Frequently Asked Questions
Who was Abraham Lincoln?
Abraham Lincoln was the 16th President of the United States, serving from March 1861 until his assassination in April 1865. He is best known for leading the country through its Civil War—its bloodiest war and perhaps its greatest moral, constitutional, and political crisis.
What were some of Abraham Lincoln’s accomplishments?
Some of Abraham Lincoln’s accomplishments include preserving the Union during the Civil War, issuing the Emancipation Proclamation, which declared slaves in Confederate states to be free, and pushing for the passage of the 13th amendment, which abolished slavery in the United States.
Why is Abraham Lincoln considered one of America’s greatest presidents?

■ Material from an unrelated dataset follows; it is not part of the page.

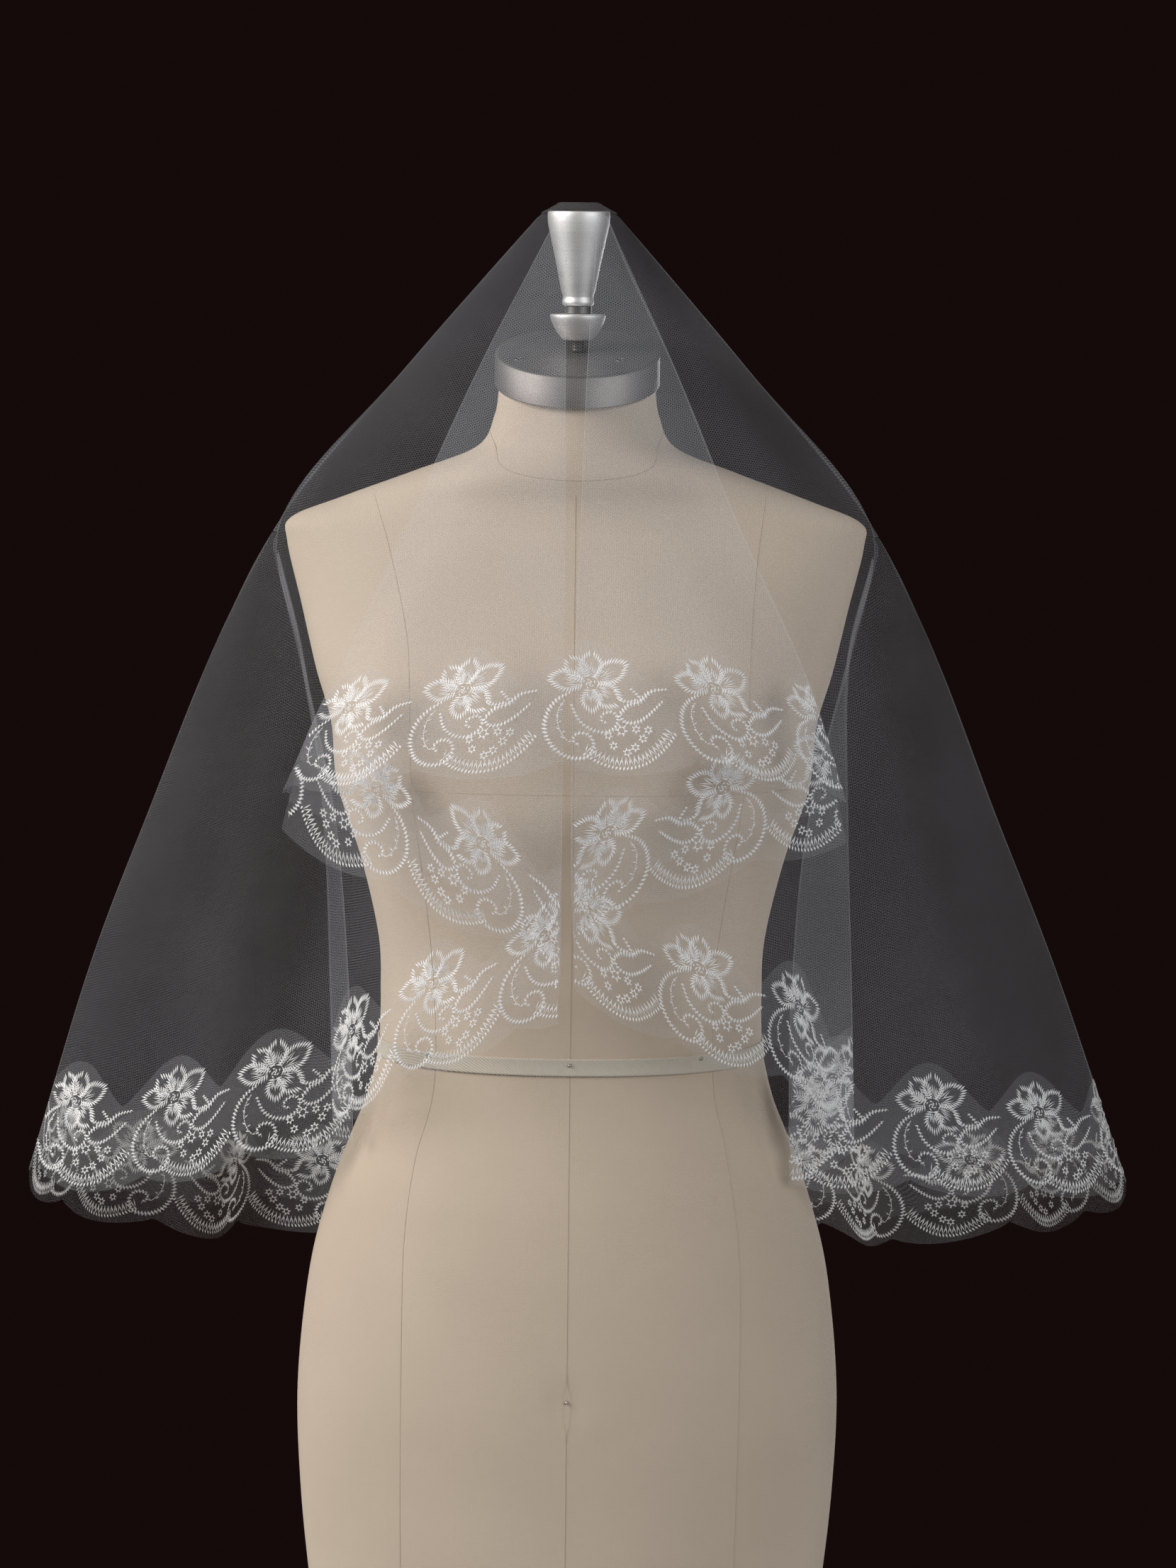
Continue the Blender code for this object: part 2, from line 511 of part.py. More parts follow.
def build_neck(metal, dark_metal):
    """Round neck plate, threaded bolt, bowl washer and tapered knob."""
    segments = 32
    points = []
    half_height = PLATE_HEIGHT / 2
    corners = [(PLATE_RADIUS - PLATE_EDGE, -half_height), (PLATE_RADIUS, PLATE_EDGE - half_height),
               (PLATE_RADIUS, half_height - PLATE_EDGE), (PLATE_RADIUS - PLATE_EDGE, half_height)]
    for radius, height in corners:
        for segment in range(segments):
            angle = math.tau * segment / segments
            x, y = radius * math.sin(angle), -radius * math.cos(angle)
            points.append((x, y, PLATE_CENTRE + height + y * TILT))
    faces = [tuple(range(segments)), tuple(3 * segments + segment for segment in range(segments))]
    for level in range(3):
        for segment in range(segments):
            turn = (segment + 1) % segments
            faces.append((level * segments + segment, level * segments + turn,
                          (level + 1) * segments + turn, (level + 1) * segments + segment))
    add_solid("neck_plate", points, faces, metal)

    profile = [(BOLT_RADIUS, BOLT_BOTTOM)]
    height = BOLT_BOTTOM + THREAD_PITCH
    while height < COLLAR_BOTTOM - THREAD_PITCH:
        profile += [(THREAD_RADIUS, height), (BOLT_RADIUS, height + THREAD_PITCH / 2)]
        height += THREAD_PITCH
    profile += [(BOLT_RADIUS, COLLAR_BOTTOM), (COLLAR_RADIUS, COLLAR_BOTTOM), (COLLAR_RADIUS, BOLT_TOP)]
    add_turned("neck_bolt", profile, dark_metal, 16, lean_bottom=True)
    add_turned("bowl_washer", BOWL_PROFILE, metal, 24, hollow=True)
    add_turned("neck_knob", KNOB_PROFILE, metal, 24)


def build_stand(metal):
    top = TORSO_SECTIONS[-1][0] - SEAM_GAP
    add_turned("stand_pole", [(POLE_RADIUS, BASE_HEIGHT + SEAM_GAP), (POLE_RADIUS, top)], metal, 24)
    edge = 0.003
    profile = [(BASE_RADIUS, 0.0), (BASE_RADIUS, BASE_HEIGHT - edge), (BASE_RADIUS - edge, BASE_HEIGHT)]
    add_turned("stand_base", profile, metal, 48)


def main():
    clear_scene()
    tulle = make_material("tulle", (0.86, 0.87, 0.88), 0.75, 0.0)
    lace = make_material("lace", (0.92, 0.92, 0.93), 0.55, 0.0)
    cover = make_material("form_cover", (0.578, 0.491, 0.366), 0.9, 0.0)
    tape = make_material("waist_tape", (0.66, 0.58, 0.45), 0.85, 0.0)
    steel = make_material("satin_steel", (0.62, 0.62, 0.61), 0.32, 1.0)
    dark_steel = make_material("dark_steel", (0.20, 0.20, 0.20), 0.45, 1.0)
    stand_paint = make_material("stand_paint", (0.30, 0.30, 0.30), 0.5, 0.6)
    build_veil(tulle, lace)
    build_back(tulle, lace)
    build_crown(tulle)
    build_torso(cover)
    build_waist_tape(tape)
    build_neck(steel, dark_steel)
    build_stand(stand_paint)


main()
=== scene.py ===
import math

import bmesh
import bpy
import numpy as np
from mathutils import Matrix, Vector


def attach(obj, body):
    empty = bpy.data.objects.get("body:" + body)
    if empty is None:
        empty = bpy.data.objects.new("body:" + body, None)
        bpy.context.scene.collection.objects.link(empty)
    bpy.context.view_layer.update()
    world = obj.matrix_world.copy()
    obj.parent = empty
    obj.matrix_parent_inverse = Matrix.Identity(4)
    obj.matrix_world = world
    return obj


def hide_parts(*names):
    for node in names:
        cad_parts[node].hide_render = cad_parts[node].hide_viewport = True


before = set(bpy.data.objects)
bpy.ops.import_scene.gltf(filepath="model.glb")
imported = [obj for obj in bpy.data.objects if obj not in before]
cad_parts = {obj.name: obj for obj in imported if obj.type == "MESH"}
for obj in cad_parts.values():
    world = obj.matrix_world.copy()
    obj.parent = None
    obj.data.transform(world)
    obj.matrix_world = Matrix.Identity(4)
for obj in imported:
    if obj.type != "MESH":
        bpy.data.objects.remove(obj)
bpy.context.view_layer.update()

# Camera, floor and light.
# The eye is level with the knob, 3.2 m in front of it, and leans a little to one side.
CAMERA_PLACE = (0.0096, -3.2, 1.600)
CAMERA_DOWN = 6.6
CAMERA_ROLL = 0.6
CAMERA_LENS = 113.98


def aim(thing, target):
    turn = (Vector(target) - thing.location).to_track_quat("-Z", "Y")
    thing.rotation_euler = turn.to_euler()


def add_light(name, place, target, size, watts, colour):
    lamp = bpy.data.lights.new(name, "AREA")
    lamp.shape = "RECTANGLE"
    lamp.size, lamp.size_y = size
    lamp.energy = watts
    lamp.color = colour
    light = bpy.data.objects.new(name, lamp)
    light.location = place
    bpy.context.scene.collection.objects.link(light)
    aim(light, target)
    return light


lens = bpy.data.cameras.new("camera")
lens.lens = CAMERA_LENS
lens.sensor_width = 36.0
camera = bpy.data.objects.new("camera", lens)
camera.matrix_world = (Matrix.Translation(CAMERA_PLACE)
                       @ Matrix.Rotation(math.radians(90.0 - CAMERA_DOWN), 4, "X")
                       @ Matrix.Rotation(math.radians(CAMERA_ROLL), 4, "Z"))
bpy.context.scene.collection.objects.link(camera)
bpy.context.scene.camera = camera
bpy.context.scene.view_settings.view_transform = "Standard"
bpy.context.scene.cycles.transparent_max_bounces = 24

add_light("key_softbox", (-2.76, -1.16, 2.65), (0.0, 0.0, 1.15), (2.2, 2.2), 113.0, (1.0, 0.975, 0.95))
add_light("fill_softbox", (2.4, -2.4, 2.3), (0.0, 0.0, 1.2), (2.4, 2.4), 60.0, (0.96, 0.98, 1.0))
add_light("back_softbox", (0.8, 2.8, 0.9), (0.0, 0.0, 1.2), (1.6, 1.2), 24.0, (1.0, 1.0, 1.0))

world = bpy.data.worlds.new("studio")
bpy.context.scene.world = world
world.use_nodes = True
world.node_tree.nodes["Background"].inputs["Color"].default_value = (0.0072, 0.0032, 0.0030, 1.0)
world.node_tree.nodes["Background"].inputs["Strength"].default_value = 1.0


class Wire:
    """A node socket that arithmetic can be done on."""

    def __init__(self, tree, socket):
        self.tree, self.socket = tree, socket

    def node(self, kind, inputs, output=0, **settings):
        made = self.tree.nodes.new(kind)
        for key, value in settings.items():
            setattr(made, key, value)
        for key, value in inputs.items():
            if isinstance(value, Wire):
                self.tree.links.new(value.socket, made.inputs[key])
            else:
                made.inputs[key].default_value = value
        return Wire(self.tree, made.outputs[output])

    def maths(self, operation, *values):
        return self.node("ShaderNodeMath", dict(enumerate(values)), operation=operation)

    def __add__(self, other):
        return self.maths("ADD", self, other)

    def __radd__(self, other):
        return self.maths("ADD", other, self)

    def __sub__(self, other):
        return self.maths("SUBTRACT", self, other)

    def __rsub__(self, other):
        return self.maths("SUBTRACT", other, self)

    def __mul__(self, other):
        return self.maths("MULTIPLY", self, other)

    def __rmul__(self, other):
        return self.maths("MULTIPLY", other, self)

    def between(self, low, high, to_low=0.0, to_high=1.0):
        values = {"Value": self, "From Min": low, "From Max": high, "To Min": to_low, "To Max": to_high}
        return self.node("ShaderNodeMapRange", values)

    def mix(self, first, second):
        """Colour between two others, with this wire as the share of the second."""
        return self.node("ShaderNodeMix", {0: self, 6: first, 7: second}, 2, data_type="RGBA")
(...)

Abraham Lincoln is considered one of America’s greatest presidents because of his leadership during the Civil War, his role in preserving the Union, and his efforts to end slavery. He is also widely admired for his speeches and writings, particularly the Gettysburg Address.

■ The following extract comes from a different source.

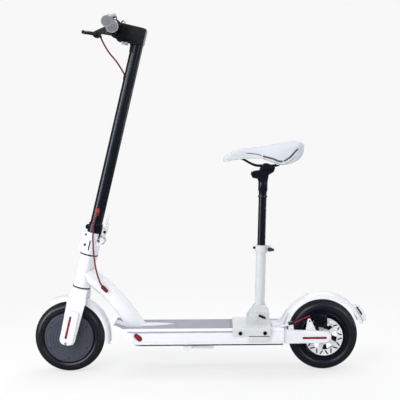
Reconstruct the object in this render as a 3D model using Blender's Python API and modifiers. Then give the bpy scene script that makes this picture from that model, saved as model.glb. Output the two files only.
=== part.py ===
"""Folding electric kick scooter with a clamped-on saddle, each piece as its own closed solid.

Metres, +Z up. The front is toward -X and the rider's left toward -Y. The origin lies on the ground
under the middle of the scooter. Pieces on the steering axis are drawn in a leaning frame whose
+Z runs up the axis from the front axle: there x is called u (rearward) and z is called s (up the axis).
"""
import math

import bmesh
import bpy
from mathutils import Matrix, Vector

# Clearance between pieces that touch, and round a pin that turns
GAP = 0.0003

# Facets round a wheel, the same on all of its pieces so that they nest
WHEEL_STEPS = 24

# Wheels
WHEEL_RADIUS = 0.111
TYRE_WIDTH = 0.050
TYRE_WALL = 0.0045
RIM_RADIUS = 0.078
RIM_WIDTH = 0.040
WHEELBASE = 0.808
FRONT_AXLE_X = -0.4175
AXLE_RADIUS = 0.006
AXLE_NUT_RADIUS = 0.0095
AXLE_NUT_HEIGHT = 0.007
MOTOR_RADIUS = 0.0795
MOTOR_WIDTH = 0.052
MOTOR_SHELL = 0.004
STATOR_RADIUS = 0.060
STATOR_WIDTH = 0.028
REAR_HUB_RADIUS = 0.020
REAR_HUB_WIDTH = 0.058
WHEEL_WEB = 0.009
WHEEL_WINDOWS = 6

# Rear brake
ROTOR_RADIUS = 0.060
ROTOR_THICKNESS = 0.002
ROTOR_Y = -0.0375
ROTOR_BORE = 0.0145
ROTOR_ARMS = 5
CALIPER_LENGTH = 0.044
CALIPER_HEIGHT = 0.046
CALIPER_SLOT = 0.0032
CALIPER_FORWARD = 0.012
CALIPER_RISE = 0.0525
ARM_THICKNESS = 0.004
ARM_REACH_X = 0.029
ARM_REACH_Z = 0.019
ARM_FACE_Y = -0.0565

# Steering axis: s is measured up the axis from the front axle
RAKE = math.radians(13.65)
HEAD_TUBE_RADIUS = 0.0275
HEAD_TUBE_START = 0.1653
HEAD_TUBE_LENGTH = 0.103
HEADSET_FLANGE = 0.0036
HEADSET_RADIUS = 0.0284
CUP_RADIUS = 0.0205
CUP_DEPTH = 0.010
STEERER_RADIUS = 0.0143
STEERER_TOP = 0.330

# Fork
FORK_INNER = 0.0415
BLADE_THICKNESS = 0.0125
BLADE_TOP_HALF = 0.0286
BLADE_LOW_HALF = 0.0240
BLADE_BOTTOM = -0.0155
FORK_COVER_THICKNESS = 0.006
FORK_COVER_LENGTH = 0.108

# Fenders
FENDER_GAP = 0.016
FENDER_SHEET = 0.0025
FENDER_HALF_WIDTH = 0.031
FENDER_LIP = 0.013
FRONT_FENDER_START = math.radians(-9.5)
FRONT_FENDER_END = math.radians(118)
REAR_FENDER_GAP = 0.0205
REAR_FENDER_START = math.radians(17)
REAR_FENDER_END = math.radians(163)
TAIL_LIGHT_START = math.radians(18)
TAIL_LIGHT_END = math.radians(41)
TAIL_LIGHT_DEPTH = 0.0148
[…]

How did Abraham Lincoln die?
Abraham Lincoln was assassinated on April 14, 1865, while attending a play at Ford’s Theatre in Washington D.C. He was shot in the back of the head by John Wilkes Booth, a Confederate sympathizer.
What was Abraham Lincoln’s legacy?
Abraham Lincoln’s legacy includes preserving the Union, ending slavery, and modernizing the economy. He is remembered as one of the greatest American presidents and a symbol of freedom and democracy.